PROBLEM STATEMENT: Search the records for "parts". Copy every line where it appears.

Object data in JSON
____

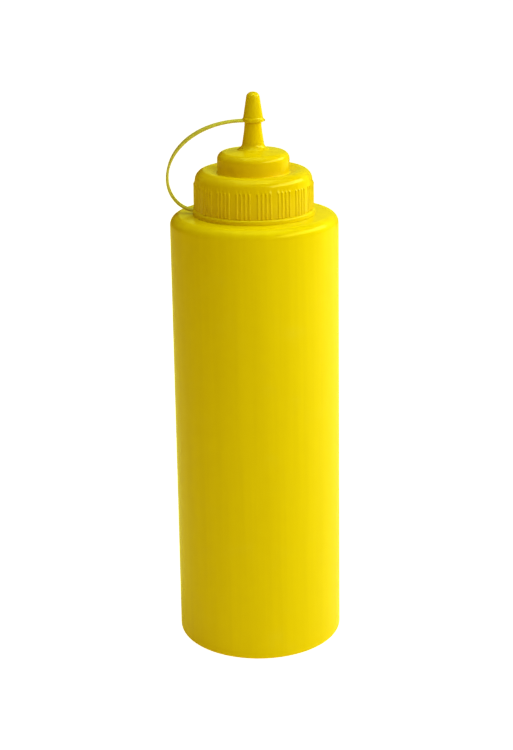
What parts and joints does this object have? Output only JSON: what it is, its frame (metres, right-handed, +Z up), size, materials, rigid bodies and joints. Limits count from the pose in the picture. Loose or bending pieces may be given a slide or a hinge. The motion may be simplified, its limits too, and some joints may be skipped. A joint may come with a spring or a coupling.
{
  "type": "sauce squeeze bottle",
  "caption": "Tall yellow squeeze bottle for sauce, with a stepped screw lid, a nozzle and a small tip cap on a curved strap.",
  "frame": {"origin": "centre of the bottle's base, on the surface it stands on", "axes": "+Z up along the bottle's axis, -Y the front, -X the side where the strap stands out"},
  "size_m": [0.0811, 0.08, 0.2694],
  "materials": {
    "bottle_plastic": "satin, warm yellow polyethylene",
    "lid_plastic": "semi-gloss, warm yellow polyethylene",
    "cap_plastic": "semi-gloss, warm yellow polyethylene, slightly translucent where thin"
  },
  "bodies": {
    "root": {"bottle": "bottle_plastic", "lid": "lid_plastic", "tip_cap": "cap_plastic"}
  },
  "joints": []
}
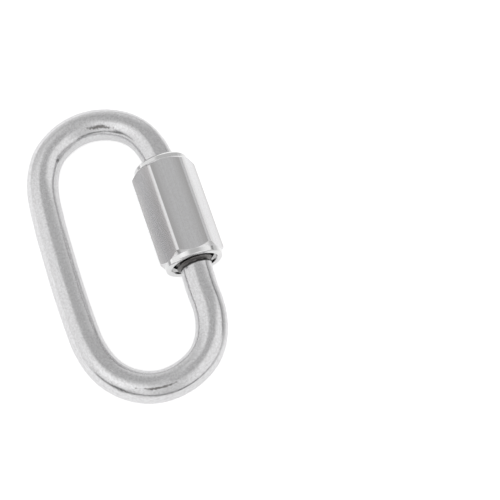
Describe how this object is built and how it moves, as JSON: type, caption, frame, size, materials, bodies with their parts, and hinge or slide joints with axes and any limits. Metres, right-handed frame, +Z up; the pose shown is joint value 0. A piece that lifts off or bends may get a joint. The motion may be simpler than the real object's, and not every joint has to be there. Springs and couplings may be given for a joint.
{
  "type": "chain quick link",
  "caption": "Oval quick link bent from round steel bar, its open leg shut by a hexagonal threaded sleeve nut, for joining chain ends and eyes.",
  "frame": {"origin": "on the surface the link lies on, under the middle of its bounding box", "axes": "+Y along the link towards the end nearest the shut nut, +X towards the leg that carries the nut, +Z up from the surface"},
  "size_m": [0.0188, 0.0346, 0.0066],
  "materials": {
    "bar_steel": "tumbled satin stainless steel",
    "nut_steel": "turned and drawn stainless steel, fine satin"
  },
  "bodies": {
    "link": {"link_bar": "bar_steel"},
    "nut": {"sleeve_nut": "nut_steel"}
  },
  "joints": [
    {"name": "nut_travel", "type": "slide", "parent": "link", "child": "nut", "axis": [0, -1, 0], "range_m": [0, 0.007]}
  ]
}
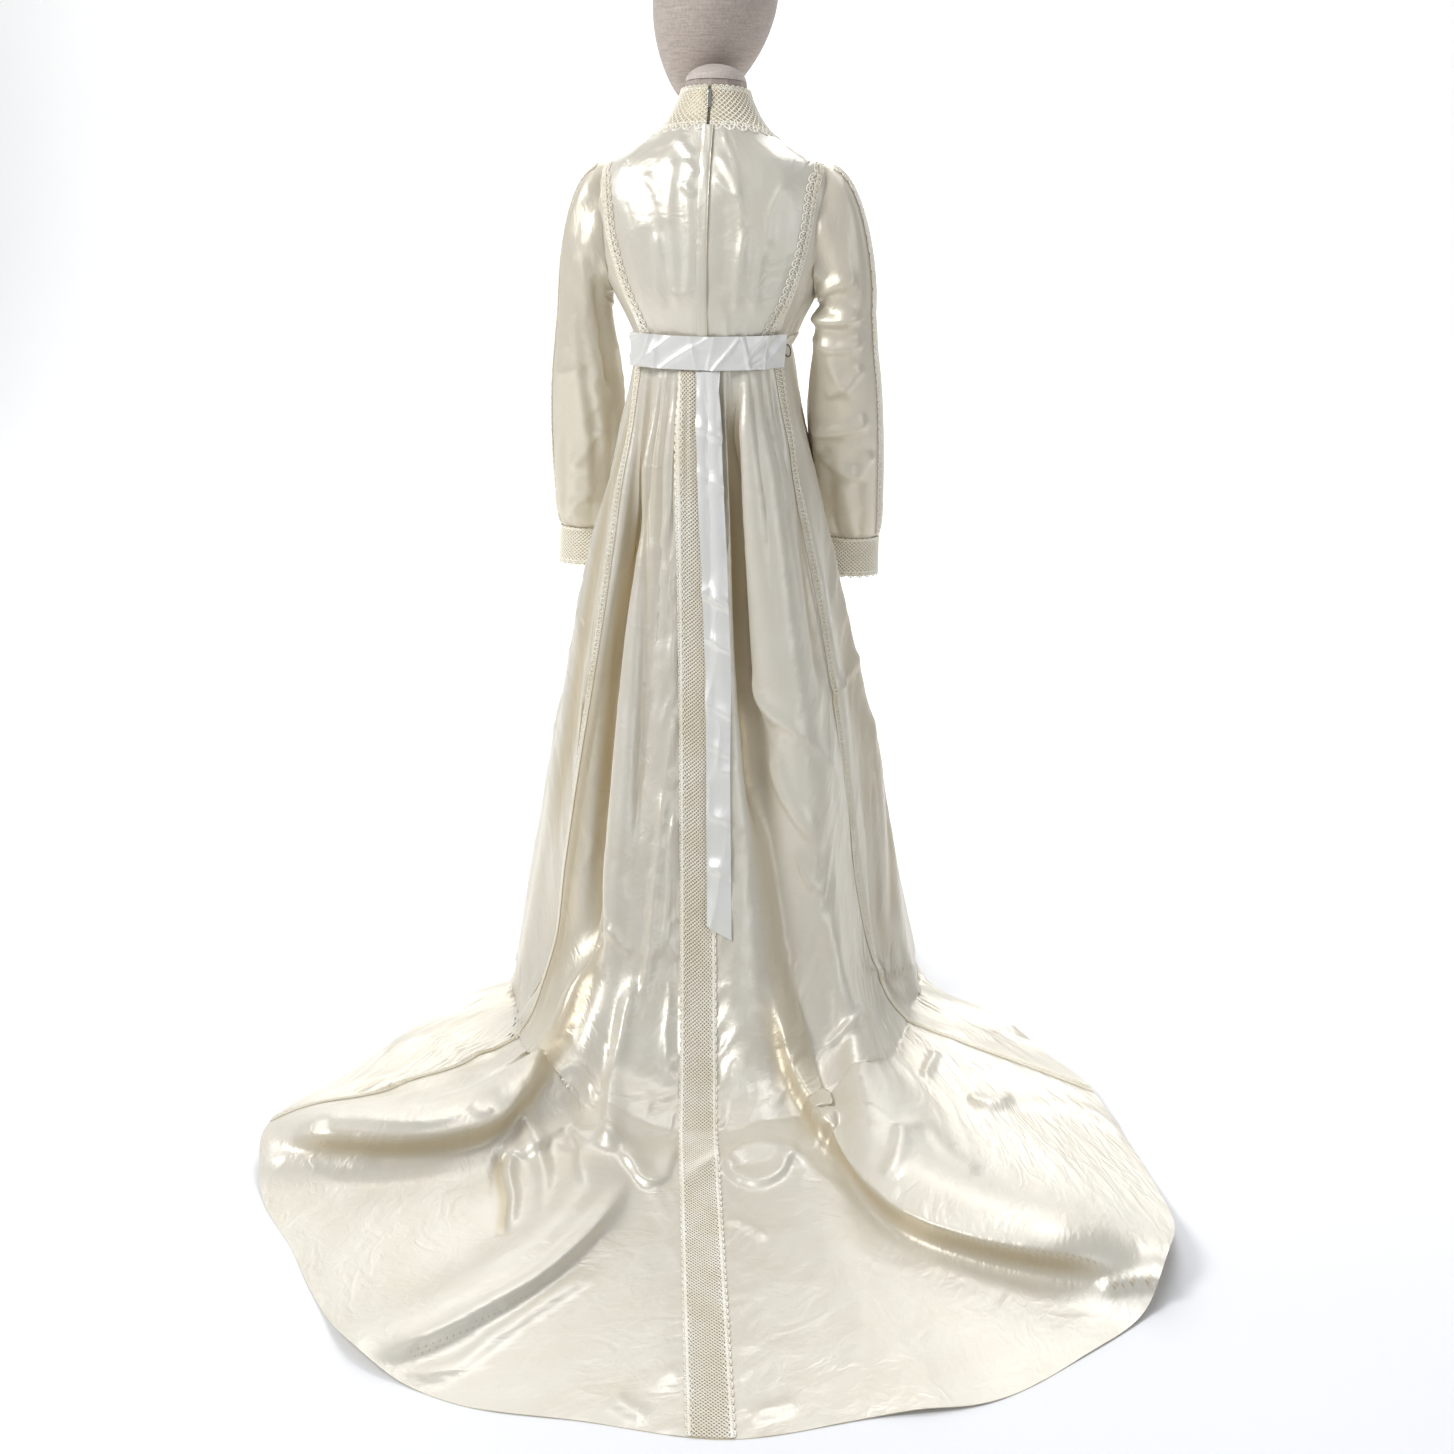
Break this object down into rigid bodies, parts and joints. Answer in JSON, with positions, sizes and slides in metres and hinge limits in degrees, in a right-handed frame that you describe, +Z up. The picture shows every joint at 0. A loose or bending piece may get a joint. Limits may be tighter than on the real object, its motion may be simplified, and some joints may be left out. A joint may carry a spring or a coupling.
{
  "type": "wedding dress on a dress form",
  "caption": "Empire-line satin wedding gown with lace-trimmed long sleeves, stand collar and train, on a limbless dress form.",
  "frame": {"origin": "centre of the stand base's underside, on the floor", "axes": "+Z up, +Y out of the form's chest, train towards -Y, +X to the wearer's right when seen from behind"},
  "size_m": [1.2702, 1.5327, 1.7058],
  "materials": {
    "satin": "ivory duchess satin, glossy",
    "ribbon": "cool white satin ribbon",
    "lace": "cream cotton lace, matte",
    "linen": "grey-beige linen, matte",
    "cap_linen": "pale linen, matte",
    "steel": "brushed",
    "nickel": "nickel plated"
  },
  "bodies": {
    "gown_on_form": {"form_base": "steel", "form_pole": "steel", "form_torso": "linen", "form_neck": "cap_linen", "form_head": "linen", "bodice_front": "satin", "bodice_back_left": "satin", "bodice_back_right": "satin", "lace_bodice_back_left": "lace", "lace_bodice_back_right": "lace", "lace_bodice_front_left": "lace", "lace_bodice_front_right": "lace", "lace_waist": "lace", "collar": "lace", "zip_placket": "satin", "zip_slider": "nickel", "sleeve_left": "satin", "sleeve_right": "satin", "lace_sleeve_left": "lace", "lace_sleeve_right": "lace", "cuff_left": "lace", "cuff_right": "lace", "skirt_front": "satin", "skirt_side_left": "satin", "skirt_side_right": "satin", "skirt_back_left": "satin", "skirt_back_right": "satin", "lace_centre_back": "lace", "lace_side_left": "lace", "lace_side_right": "lace", "bow_band": "ribbon", "bow_streamer": "ribbon"},
    "zip_pull": {"zip_pull": "nickel"}
  },
  "joints": [
    {"name": "zip_pull_hinge", "type": "hinge", "parent": "gown_on_form", "child": "zip_pull", "pos_m": [0, -0.04461, 1.43942], "axis": [-1, 0, 0], "range_deg": [0, 150]}
  ]
}
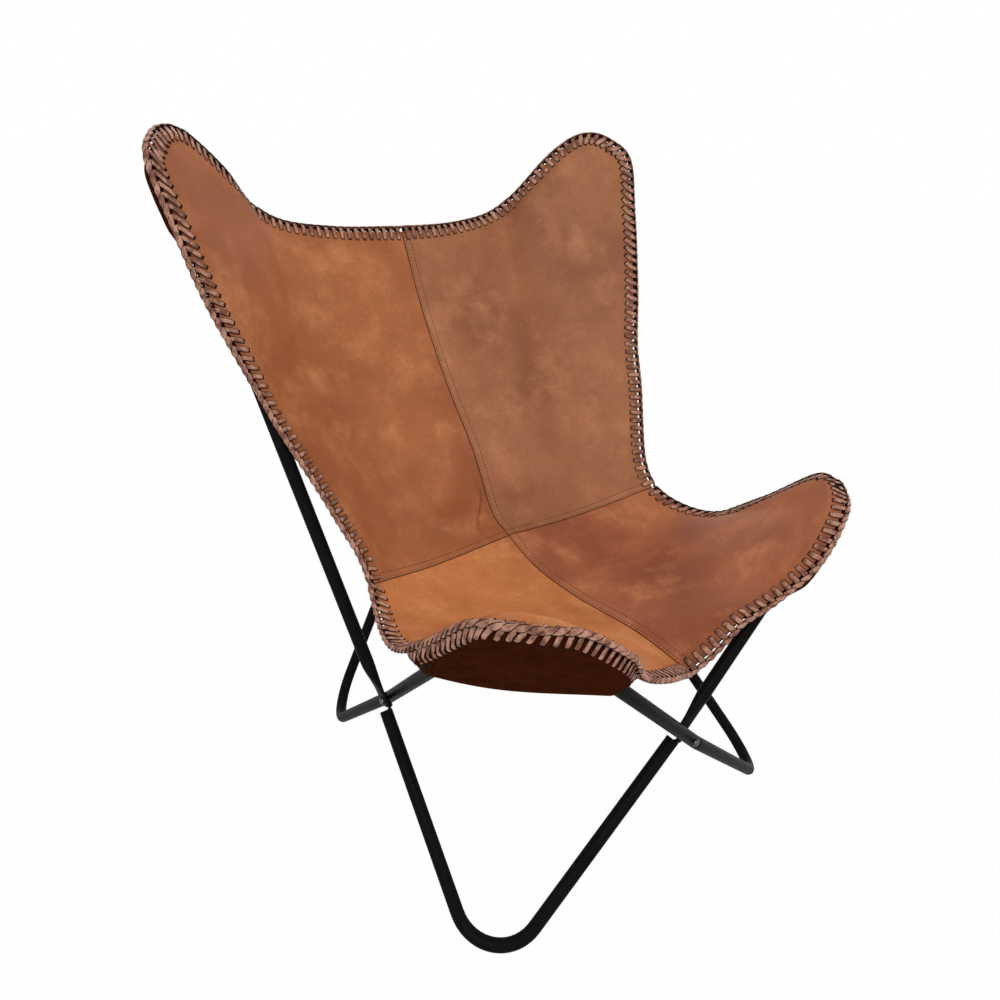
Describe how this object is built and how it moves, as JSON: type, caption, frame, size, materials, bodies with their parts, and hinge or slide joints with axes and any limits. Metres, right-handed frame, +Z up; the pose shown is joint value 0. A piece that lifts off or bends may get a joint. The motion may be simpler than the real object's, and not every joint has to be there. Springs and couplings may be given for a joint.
{
  "type": "butterfly sling chair",
  "caption": "Lounge chair with a laced leather sling hung on the four upper bends of a crossed black steel tube frame",
  "frame": {"origin": "on the floor, under the centre of the chair's bounding box", "axes": "+Z up, the sitter faces -Y, +X is the sitter's left"},
  "size_m": [0.7568, 0.6894, 0.8691],
  "materials": {
    "frame_paint": "satin black paint on steel tube",
    "fastener": "black bolts and nuts with rubbed edges",
    "leather": "waxed tan leather with pull-up marks",
    "suede": "dark brown suede side",
    "lace": "flat leather lace"
  },
  "bodies": {
    "root": {"upper_v_rear_right": "frame_paint", "upper_v_rear_left": "frame_paint", "upper_v_front_right": "frame_paint", "upper_v_front_left": "frame_paint", "floor_v_front_right": "frame_paint", "floor_v_front_left": "frame_paint", "floor_v_rear_right": "frame_paint", "floor_v_rear_left": "frame_paint", "crossing_bolt_right": "fastener", "crossing_nut_right": "fastener", "crossing_bolt_left": "fastener", "crossing_nut_left": "fastener", "crossing_bolt_front": "fastener", "crossing_nut_front": "fastener", "crossing_bolt_rear": "fastener", "crossing_nut_rear": "fastener", "back_panel_right": "leather", "back_panel_left": "leather", "seat_panel_right": "leather", "seat_panel_left": "leather", "corner_pocket_rear_right": "suede", "corner_pocket_rear_left": "suede", "corner_pocket_front_right": "suede", "corner_pocket_front_left": "suede", "lacing_back_right": "lace", "lacing_back_left": "lace", "lacing_seat_right": "lace", "lacing_seat_left": "lace"}
  },
  "joints": []
}
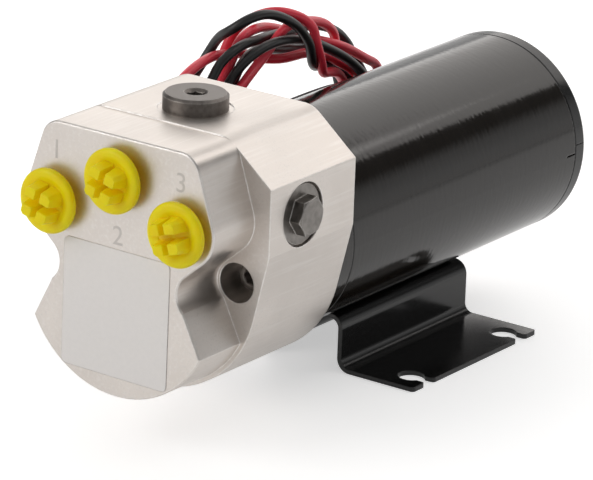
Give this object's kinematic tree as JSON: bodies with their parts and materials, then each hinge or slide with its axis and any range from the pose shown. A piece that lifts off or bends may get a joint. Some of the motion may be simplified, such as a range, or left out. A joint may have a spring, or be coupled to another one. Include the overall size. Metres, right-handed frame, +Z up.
{
  "type": "hydraulic autopilot pump",
  "caption": "Reversible electric gear pump with a ported aluminium body, a round motor, a folded foot bracket and coiled leads.",
  "frame": {"origin": "centre of the four foot slots, on the face the feet stand on", "axes": "+Z up from the feet; +Y along the pump from the port face to the motor's end; +X across it, to the right as seen from the ports"},
  "size_m": [0.0928, 0.2145, 0.1046],
  "materials": {
    "pump_body": "milled bare aluminium, satin",
    "bare_aluminium": "fine turned",
    "black_steel_screw": "black oxide, lightly oiled",
    "seal_rubber": "matt",
    "ground_steel": "ground",
    "spring_steel": "drawn wire",
    "bush_bronze": "sintered",
    "plated_steel": "zinc plated",
    "black_plug": "phosphated",
    "yellow_plastic": "moulded, slightly translucent",
    "white_label": "satin sticker",
    "black_paint": "gloss black paint",
    "ferrite": "sintered",
    "core_steel": "stacked laminations",
    "winding_copper": "varnished",
    "commutator_copper": "turned",
    "card_board": "laminate",
    "brush_brass": "pressed sheet",
    "carbon": "pressed carbon",
    "bracket_black": "black paint",
    "grommet_rubber": "moulded",
    "red_insulation": "smooth",
    "black_insulation": "smooth"
  },
  "bodies": {
    "housing": {"pump_body": "pump_body", "bearing_plate": "bare_aluminium", "plate_screws": "black_steel_screw", "body_bolt_left": "black_steel_screw", "body_bolt_right": "black_steel_screw", "bracket_screws": "black_steel_screw", "chamber_seal": "seal_rubber", "shaft_seal": "seal_rubber", "side_plug_seal_left": "seal_rubber", "side_plug_seal_right": "seal_rubber", "top_plug_seal": "seal_rubber", "valve_seat_left": "ground_steel", "valve_seat_right": "ground_steel", "front_bearing": "ground_steel", "poppet_spring_left": "spring_steel", "poppet_spring_right": "spring_steel", "brush_springs": "spring_steel", "front_bushes": "bush_bronze", "rear_bushes": "bush_bronze", "rear_bush": "bush_bronze", "side_plug_left": "plated_steel", "side_plug_right": "plated_steel", "tie_bolts": "plated_steel", "top_plug": "black_plug", "port_cap_a": "yellow_plastic", "port_cap_b": "yellow_plastic", "port_cap_r": "yellow_plastic", "rating_label": "white_label", "motor_tube": "black_paint", "motor_end_cap": "black_paint", "motor_front_bell": "black_paint", "magnet_left": "ferrite", "magnet_right": "ferrite", "brush_card": "card_board", "brush_boxes": "brush_brass", "brushes": "carbon", "mounting_bracket": "bracket_black", "lead_grommet": "grommet_rubber", "red_lead": "red_insulation", "black_lead": "black_insulation", "lead_coil": "black_insulation"},
    "rotor": {"drive_gear": "ground_steel", "shaft_coupling": "ground_steel", "armature_shaft": "ground_steel", "armature_core": "core_steel", "armature_winding": "winding_copper", "commutator": "commutator_copper"},
    "idler": {"idler_gear": "ground_steel"},
    "spool": {"pilot_spool": "ground_steel"},
    "poppet_left": {"check_poppet_left": "ground_steel"},
    "poppet_right": {"check_poppet_right": "ground_steel"}
  },
  "joints": [
    {"name": "rotor_spin", "type": "hinge", "parent": "housing", "child": "rotor", "pos_m": [0, 0, 0.0515], "axis": [0, 1, 0], "continuous": true},
    {"name": "idler_spin", "type": "hinge", "parent": "housing", "child": "idler", "pos_m": [0, 0, 0.0335], "axis": [0, 1, 0], "continuous": true},
    {"name": "spool_shift", "type": "slide", "parent": "housing", "child": "spool", "axis": [1, 0, 0], "range_m": [-0.0015, 0.0015]},
    {"name": "poppet_lift_left", "type": "slide", "parent": "housing", "child": "poppet_left", "axis": [-1, 0, 0], "range_m": [0, 0.0015], "stiffness_N_per_m": 400, "deforming": ["poppet_spring_left"]},
    {"name": "poppet_lift_right", "type": "slide", "parent": "housing", "child": "poppet_right", "axis": [1, 0, 0], "range_m": [0, 0.0015], "stiffness_N_per_m": 400, "deforming": ["poppet_spring_right"]}
  ],
  "couplings": [
    {"joint": "idler_spin", "follows": "rotor_spin", "ratio": -1}
  ]
}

____

RESULT OF THIS EXERCISE:
What parts and joints does this object have? Output only JSON: what it is, its frame (metres, right-handed, +Z up), size, materials, rigid bodies and joints. Limits count from the pose in the picture. Loose or bending pieces may be given a slide or a hinge. The motion may be simplified, its limits too, and some joints may be skipped. A joint may come with a spring or a coupling.
Describe how this object is built and how it moves, as JSON: type, caption, frame, size, materials, bodies with their parts, and hinge or slide joints with axes and any limits. Metres, right-handed frame, +Z up; the pose shown is joint value 0. A piece that lifts off or bends may get a joint. The motion may be simpler than the real object's, and not every joint has to be there. Springs and couplings may be given for a joint.
Break this object down into rigid bodies, parts and joints. Answer in JSON, with positions, sizes and slides in metres and hinge limits in degrees, in a right-handed frame that you describe, +Z up. The picture shows every joint at 0. A loose or bending piece may get a joint. Limits may be tighter than on the real object, its motion may be simplified, and some joints may be left out. A joint may carry a spring or a coupling.
Describe how this object is built and how it moves, as JSON: type, caption, frame, size, materials, bodies with their parts, and hinge or slide joints with axes and any limits. Metres, right-handed frame, +Z up; the pose shown is joint value 0. A piece that lifts off or bends may get a joint. The motion may be simpler than the real object's, and not every joint has to be there. Springs and couplings may be given for a joint.
Give this object's kinematic tree as JSON: bodies with their parts and materials, then each hinge or slide with its axis and any range from the pose shown. A piece that lifts off or bends may get a joint. Some of the motion may be simplified, such as a range, or left out. A joint may have a spring, or be coupled to another one. Include the overall size. Metres, right-handed frame, +Z up.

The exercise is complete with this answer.